L’Italia invece? Se gli USA possono vantare un’intera forza armata dedita all’espansione dei propri interessi nello spazio che conta circa 88.000 dipendenti attivi tra civili e militari, l’Italia può fregiarsi dell’Agenzia Spaziale Italiana: 260 dipendenti. Non bisogna farne una questione di numeri, anche l’ASI ha avuto i propri progetti e successi, basti pensare che senza il radar MARSIS, sviluppato proprio dal nostro paese, la missione Mars Express non avrebbe potuto rivelare la presenza di tracce di acqua e metano sul pianeta rosso. Nonostante gli importanti contributi tecnologici però la presenza umana italiana nello Spazio è sempre stata decisamente limitata, così come lo sviluppo di sistemi di trasporto orbitali esclusivamente nostri. Da Malerba nel 1992 a Samantha Cristoforetti nel 2014, i cosmonauti italiani si sono sempre recati in orbita con mezzi stranieri, americani e russi, denotando una forte mancanza del nostro paese in quella che si prospetta la nuova “corsa allo spazio” che Trump è ben intenzionato a portare avanti.
Non solo, importantissimi progetti dell’ASI, moduli logistici di trasporto orbitale, sono stati ceduti alla NASA in cambio dell’opportunità di mandare in orbita i nostri astronauti. Un po’ come fornire il motore della macchina a qualcuno in cambio di un passaggio.
I programmi Vega dell’ESA (European Space Agency), finanziati in gran parte dall’Italia, hanno permesso di rendere autonoma l’Europa nel mettere in orbita i propri satelliti ma ad oggi la loro prosecuzione è messa a rischio dalle mire francesi nella ricerca spaziale europea. Nel Novembre 2019 infatti la Francia si è detta disposta a sottoscrivere il programma Vega-E solo in caso di una partecipazione del 15/25% della propria industria di difesa (Dassault) a cui verrebbe assegnato il controllo tecnologico e strategico del programma. Insomma l’Italia finanzierebbe per gran parte il progetto senza però poter prendere le decisioni. Certo, ci hanno promesso di creare una enclave italiana nella base spaziale in Guyana Francese e di far volare di nuovo Samantha Cristoforetti, ma sono le classiche magre consolazioni che l’Italia troppe volte ha accettato in cambio della cessione dei propri settori strategici.
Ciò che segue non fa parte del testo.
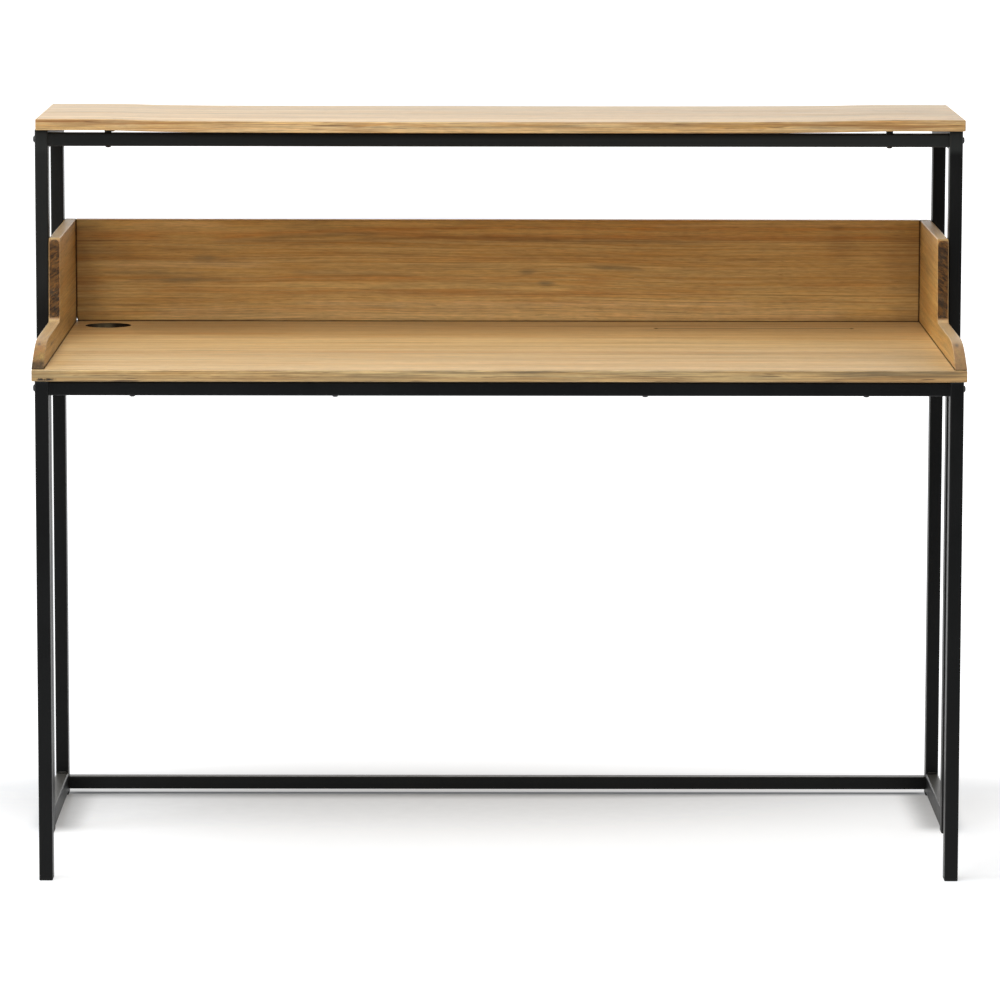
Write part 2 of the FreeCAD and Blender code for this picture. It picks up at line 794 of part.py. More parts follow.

Mentre i nostri governi incompetenti stanno quindi a guardare l’Italia (tecnologicamente avanzatissima) perdere sempre più il passo con un’Europa “spazialmente Franciocentrica” gli USA, sotto la spinta energica di Trump, proprio pochi giorni fa hanno mandato in orbita due uomini grazie ai soli propri mezzi, dopo anni di assenza in favore dei Russi. L’ennesima dimostrazione che la battaglia per lo spazio non è affatto terminata negli anni novanta ma continua imperterrita e non necessariamente deve avere degli esiti banali.
Quale futuro per l’Italia in quest’ottica? La nostra azienda Avio è primaria nell’industria spaziale europea e gli sforzi dell’ASI sono di prim’ordine, ma se la battaglia si sposta sull’asse politico è il governo che deve tirare fuori le palle e far valere le proprie ragioni di fronte ad un’Europa sempre più Francese e Tedesca, ma con Conte e Di Maio, permetteteci di dubitare.